## Provided data
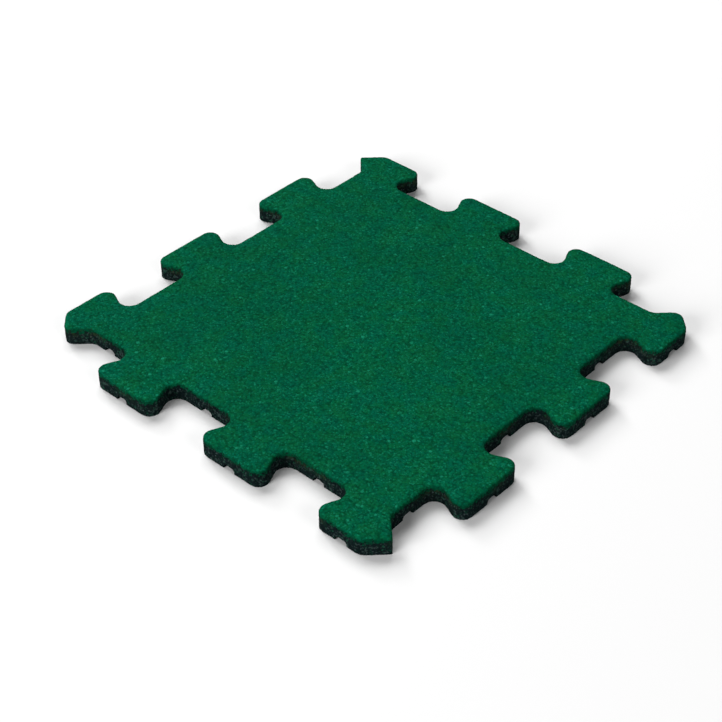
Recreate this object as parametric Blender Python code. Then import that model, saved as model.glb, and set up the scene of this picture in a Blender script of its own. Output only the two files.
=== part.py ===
"""Interlocking rubber tile with a coloured wear layer on a black granulate base.

Metres, +Z up. The tile lies flat, its underside on z = 0 and its centre over the origin.
Each side carries three dovetail tabs and three sockets. The row of tabs reads the same
from both ends, so tiles laid at TILE_PITCH lock into each other on all four sides.
Two opposite corners have sharp tips, and the tips of the other two are rounded off.
"""
import math

import bmesh
import bpy
from mathutils import Vector

# Laying size and outline; the corner tips run anticlockwise from the one at +X, -Y
TILE_PITCH = 0.500
TABS_PER_SIDE = 3
TAB_DEPTH = 0.048
DOVETAIL_LEAN = 0.0110
JOINT_PLAY = 0.0005
TAB_CORNER_RADIUS = 0.0130
CORNER_CUT_RADIUS = 0.0140
CORNER_TIP_RADII = (0.0030, 0.0120, 0.0030, 0.0120)
ARC_SEGMENTS = 8
SHALLOW_ARC_SEGMENTS = 4

# Thickness
BASE_THICKNESS = 0.0185
WEAR_THICKNESS = 0.0045
TOP_EDGE_RADIUS = 0.0018
TOP_EDGE_SEGMENTS = 3

# Drainage channels in the underside
CHANNEL_OFFSETS = (-0.200, -0.125, -0.042, 0.042, 0.125, 0.200)
CHANNEL_WIDTH = 0.0145
CHANNEL_DEPTH = 0.0062
CHANNEL_CORNER_RADIUS = 0.0035
CHANNEL_ARC_SEGMENTS = 6
CUTTER_MARGIN = 0.0200

# Surfaces, linear colour
WEAR_COLOUR = (0.0030, 0.0930, 0.0430)
WEAR_ROUGHNESS = 0.85
BASE_COLOUR = (0.0110, 0.0120, 0.0140)
BASE_ROUGHNESS = 0.90
SMOOTH_ANGLE = math.radians(30.0)


def clear_objects():
    """Start from an empty file."""
    for obj in list(bpy.data.objects):
        bpy.data.objects.remove(obj, do_unlink=True)


def rubber(name, colour, roughness):
    """A dull, non-metallic rubber surface."""
    material = bpy.data.materials.new(name)
    material.use_nodes = True
    shader = material.node_tree.nodes["Principled BSDF"]
    shader.inputs["Base Color"].default_value = (*colour, 1.0)
    shader.inputs["Roughness"].default_value = roughness
    shader.inputs["Metallic"].default_value = 0.0
    material.diffuse_color = (*colour, 1.0)
    return material


def side_corners(tip_radius):
    """Sharp corners along one side, as (distance along, distance outward, radius, segments)."""
    half = TAB_DEPTH / 2
    spacing = TILE_PITCH / TABS_PER_SIDE
    corners = [(half, -half, CORNER_CUT_RADIUS, SHALLOW_ARC_SEGMENTS)]
    for tab in range(TABS_PER_SIDE):
        rise = (tab + 0.5) * spacing
        fall = (tab + 1.0) * spacing
        corners.append((rise + DOVETAIL_LEAN, -half, TAB_CORNER_RADIUS, ARC_SEGMENTS))
        corners.append((rise - DOVETAIL_LEAN, half, TAB_CORNER_RADIUS, ARC_SEGMENTS))
        if tab < TABS_PER_SIDE - 1:
            corners.append((fall + DOVETAIL_LEAN, half, TAB_CORNER_RADIUS, ARC_SEGMENTS))
            corners.append((fall - DOVETAIL_LEAN, -half, TAB_CORNER_RADIUS, ARC_SEGMENTS))
    corners.append((TILE_PITCH - half, half, CORNER_CUT_RADIUS, SHALLOW_ARC_SEGMENTS))
    corners.append((TILE_PITCH, 0.0, tip_radius, ARC_SEGMENTS))
    return corners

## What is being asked
Starting at the first line of the material above, reproduce each line exactly up to and including the line with "TOP_EDGE_SEGMENTS = 3".

## Solution to the problem
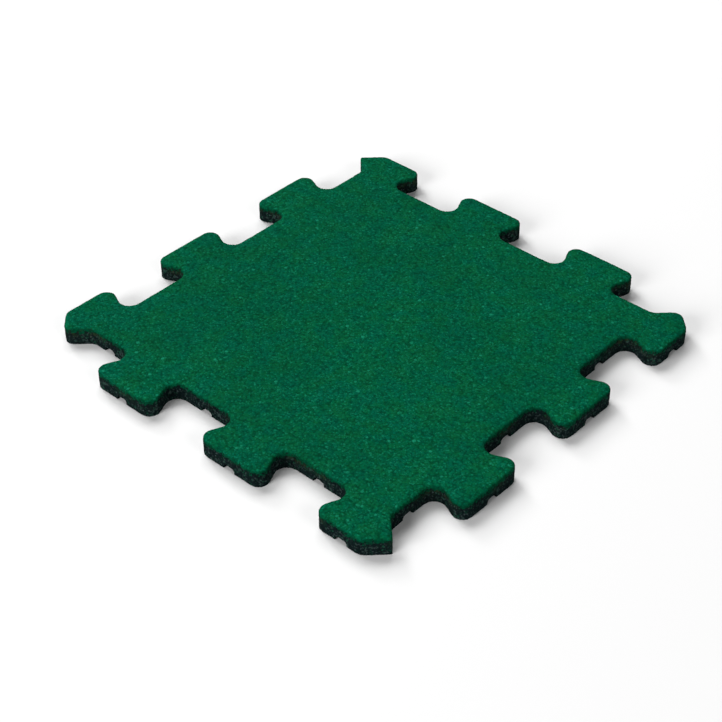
Recreate this object as parametric Blender Python code. Then import that model, saved as model.glb, and set up the scene of this picture in a Blender script of its own. Output only the two files.
=== part.py ===
"""Interlocking rubber tile with a coloured wear layer on a black granulate base.

Metres, +Z up. The tile lies flat, its underside on z = 0 and its centre over the origin.
Each side carries three dovetail tabs and three sockets. The row of tabs reads the same
from both ends, so tiles laid at TILE_PITCH lock into each other on all four sides.
Two opposite corners have sharp tips, and the tips of the other two are rounded off.
"""
import math

import bmesh
import bpy
from mathutils import Vector

# Laying size and outline; the corner tips run anticlockwise from the one at +X, -Y
TILE_PITCH = 0.500
TABS_PER_SIDE = 3
TAB_DEPTH = 0.048
DOVETAIL_LEAN = 0.0110
JOINT_PLAY = 0.0005
TAB_CORNER_RADIUS = 0.0130
CORNER_CUT_RADIUS = 0.0140
CORNER_TIP_RADII = (0.0030, 0.0120, 0.0030, 0.0120)
ARC_SEGMENTS = 8
SHALLOW_ARC_SEGMENTS = 4

# Thickness
BASE_THICKNESS = 0.0185
WEAR_THICKNESS = 0.0045
TOP_EDGE_RADIUS = 0.0018
TOP_EDGE_SEGMENTS = 3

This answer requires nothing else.